On 01/05/2016 10:47 AM, Charles Smith wrote:
> auto result = 1_000.iota.map!(a => a.repeat(count(arr[],
> a))).chain.array;
You are traversing the array per index value (1000 times), which can be
done once up front:
enum elementCount = 1_000_000;
enum valueCount = 1000;
void main() {
import std.conv : to;
import std.datetime;
import std.random;
import std.stdio;
int[elementCount] arr;
for(int i; i < arr.length; ++i)
arr[i] = uniform(0, valueCount);
// Now they get their own arrays:
auto benchmarks = benchmark!(() => algorithmSort(arr.dup),
() => countingSort(arr.dup))(1);
writeln("Algorithm's Sort: ", to!Duration(benchmarks[0]));
writeln("Counting Sort : ", to!Duration(benchmarks[1]));
}
auto algorithmSort(int[] arr) {
import std.algorithm : sort, sum;
auto result = sort(arr[]);
return result.sum;
}
auto countingSort(int[] arr) {
import std.algorithm : count, map, joiner, sum, each;
import std.range : array, repeat, enumerate;
uint[valueCount] hist;
arr.each!(a => ++hist[a]);
auto result = hist[].enumerate.map!(t => t[0].repeat(t[1])).joiner;
// To make sure that we consume the lazy range:
return result.sum;
}
> 2. I noticed that result within `countingSort` is an array of arrays. I
> thought `chain` would concat them... did I miss something obvious?

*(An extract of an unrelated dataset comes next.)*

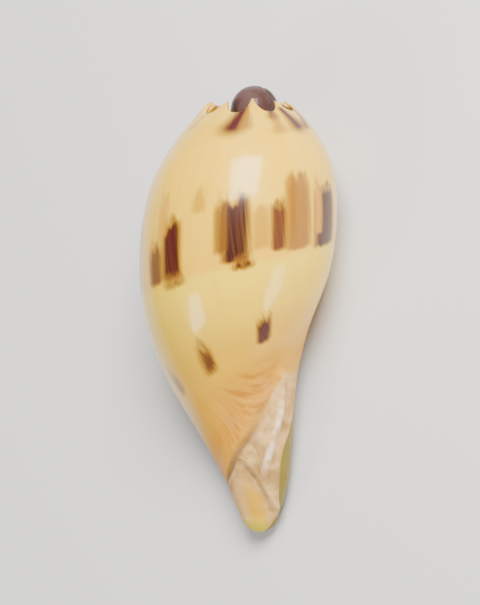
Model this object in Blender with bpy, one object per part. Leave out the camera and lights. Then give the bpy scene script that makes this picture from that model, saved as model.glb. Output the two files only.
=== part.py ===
# Crowned baler shell: one dextral spiral shell, lying on its open side.
# Lengths are in metres and angles in degrees. Depth runs down the coiling axis, from the
# growth centre near the top of the first whorls towards the front tip. The growth angle is
# zero at the lip and negative before it, one turn for each 360 degrees. A share is the part
# of the last turn that is grown, from zero, one turn back, to one at the lip.
import math

import bmesh
import bpy
import numpy as np
from mathutils import Matrix

# Growth
WHORL_EXPANSION = 2.19
LIP_BEARING = 240.0
LIP_SWING = [(0.060, 0), (0.100, -4), (0.125, -9), (0.145, -17), (0.165, -29), (0.184, -44)]
YOUNG_SHARE = 0.28

# Body whorl: depth and radius at the lip's size
BODY_PROFILE = [
    (-0.0012, 0.0200),
    (0.0062, 0.0290),
    (0.0180, 0.0396),
    (0.0380, 0.0521),
    (0.0620, 0.0586),
    (0.0880, 0.0595),
    (0.1140, 0.0557),
    (0.1400, 0.0449),
    (0.1650, 0.0278),
    (0.1900, 0.0105),
    (0.2050, 0.0030),
]
BODY_END = (0.198, 0.205)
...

I think .joiner is what you're looking for.
> 3. It's kind of hard to compare performance because of (1), but is there
> a better way to do this?
I changed the code to pass each function a different array.
My results with -O -inline -noboundscheck:
Algorithm's Sort: 76 ms, 910 μs, and 8 hnsecs
Counting Sort : 21 ms, 563 μs, and 9 hnsecs
Ali